Kamena Vourla (Καμένα Βούρλα, /el/) is a town and a municipality in Phthiotis, Greece. At the 2011 local government reform it became part of the municipality Molos-Agios Konstantinos (of which it became the seat), which was renamed to Kamena Vourla in July 2018. The population of the town proper was 2,796 at the 2011 census.

==Geography==

Kamena Vourla is located on the south coast of the Malian Gulf, 4 km west of Cape Knimis, which separates the Malian Gulf from the North Euboean Gulf. The Knimis mountains rise just south of the town. It is crossed by the A1 motorway, which connects Athens and Thessaloniki.

The municipality Kamena Vourla comprises the municipal units Kamena Vourla, Agios Konstantinos and Molos.

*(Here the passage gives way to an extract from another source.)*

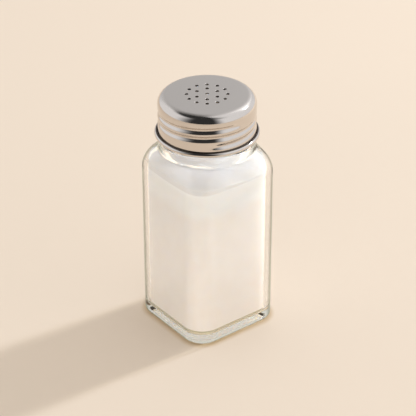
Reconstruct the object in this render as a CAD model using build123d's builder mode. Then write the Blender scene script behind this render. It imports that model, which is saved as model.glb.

The municipal unit Kamena Vourla consists of the communities Kamena Vourla, Kainourgio and Regkinio. The municipality has an area of 339.0 km^{2}, the municipal unit Kamena Vourla (the pre-2011 municipality) has an area of 117.9 km^{2}.

==Population==

The population of the municipality Kamena Vourla was 10,924 in 2011, of which 4,361 in the municipal unit Kamena Vourla and 2,732 in the town proper.

==Springs and monastery==

The famous springs became important around 1926 when the chemist Michail Pertesis discovered the exceptionally high radon concentration in the water, which was thought of as a great value for people's health. Nearly ten years later (1930s), the first hotels started to develop. After World War II, Kamena Vourla was transformed into a tourist attraction.

Eight kilometers away on the road heading uphill features the monastery known as Iera Moni Metamorfoseos tou Sotiros which was built in around the 11th century. Nearby the city a historic tomb is situated, a monument to the Battle of Thermopylae with a seal of Leonidas, King of Sparta, located not far from the mountain village Karya.